Here are some additional comments:

He was born big and calm, when the sun has just left the sky (use "had" instead of "has" to match verb tense?)

The air dabbed his tears, "Come here, sad lad." He would say in a sigh. (what should the punctuation be here - and who is the "He" that is speaking?)

"Fresh wind, too, it makes me swing (period or semi-colon after "too"?)

The sage grass cut it: (cut in?)

"Too loud in here, can a fish swim (period or semi-colon?)

The white swan looked down to all of them (looked down on?)

A fleet of ants rushed by in their way (on their way?)

and took it all in a stride (took it all in stride?)

He liked to bask, in the same warm spot (no comma)

asked a red hair dame. (red-haired?)

Beth had a jolt. Bell Joy was her. (what does this mean - and in the next paragraph, "She" jolts - who is "she"?)

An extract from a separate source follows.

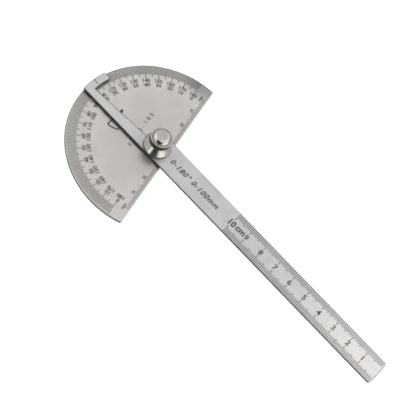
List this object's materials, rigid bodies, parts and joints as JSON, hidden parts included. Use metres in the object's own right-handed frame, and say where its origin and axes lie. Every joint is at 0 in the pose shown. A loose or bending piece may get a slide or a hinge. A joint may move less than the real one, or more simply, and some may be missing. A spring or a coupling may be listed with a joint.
{
  "type": "protractor with ruler arm",
  "caption": "Flat half-round steel protractor with a straight ruler arm that swings on a stud and is locked by a turned thumb nut.",
  "frame": {"origin": "on the pivot axis, on the flat back face of the pivot stud's head, which the tool rests on", "axes": "+X square to the plate's straight edge, away from the graduated arc; +Y along the straight edge; +Z along the pivot, from the stud's head to the thumb nut"},
  "size_m": [0.1956, 0.091, 0.014],
  "materials": {
    "etched_steel": "satin stainless sheet with dark etched graduations",
    "turned_steel": "turned, lightly polished",
    "plated_nut": "bright nickel plate on a turned nut"
  },
  "bodies": {
    "plate": {"protractor_plate": "etched_steel", "pivot_stud": "turned_steel", "spacer_washer": "turned_steel"},
    "arm": {"ruler_arm": "etched_steel"},
    "washer": {"clamp_washer": "turned_steel"},
    "nut": {"thumb_nut": "plated_nut"}
  },
  "joints": [
    {"name": "arm_swing", "type": "hinge", "parent": "plate", "child": "arm", "pos_m": [0, 0, 0.0029], "axis": [0, 0, 1], "continuous": true},
    {"name": "nut_lift", "type": "slide", "parent": "plate", "child": "washer", "axis": [0, 0, 1], "range_m": [0, 0.0042]},
    {"name": "nut_turn", "type": "hinge", "parent": "washer", "child": "nut", "pos_m": [0, 0, 0.0038], "axis": [0, 0, 1], "range_deg": [0, 2160]}
  ],
  "couplings": [
    {"joint": "nut_lift", "follows": "nut_turn", "m_per_rad": 0.00011141}
  ]
}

They were, much more than met the eye (no comma)

Thanks for your story.

Rogue Rider

 Comment Written 10-Jan-2010


reply by the author on 11-Jan-2010
    I am thankful for the great interest in this writing. You took a lot of time to correct this and I am fully aware. I checked it over and I corrected according to the suggestions. I hope I got it all. I truly admire your attention to this wanna be writer.
Comment from redrider6612
Average
Not yet exceptional. When the exceptional rating is reached this is highlighted

This was pretty good. I imagine it is quite challenging to write a story with only one syllable words.

Suggestions:

if I [make] up a tale--"made"

when the sun [has] just left the sky--"had"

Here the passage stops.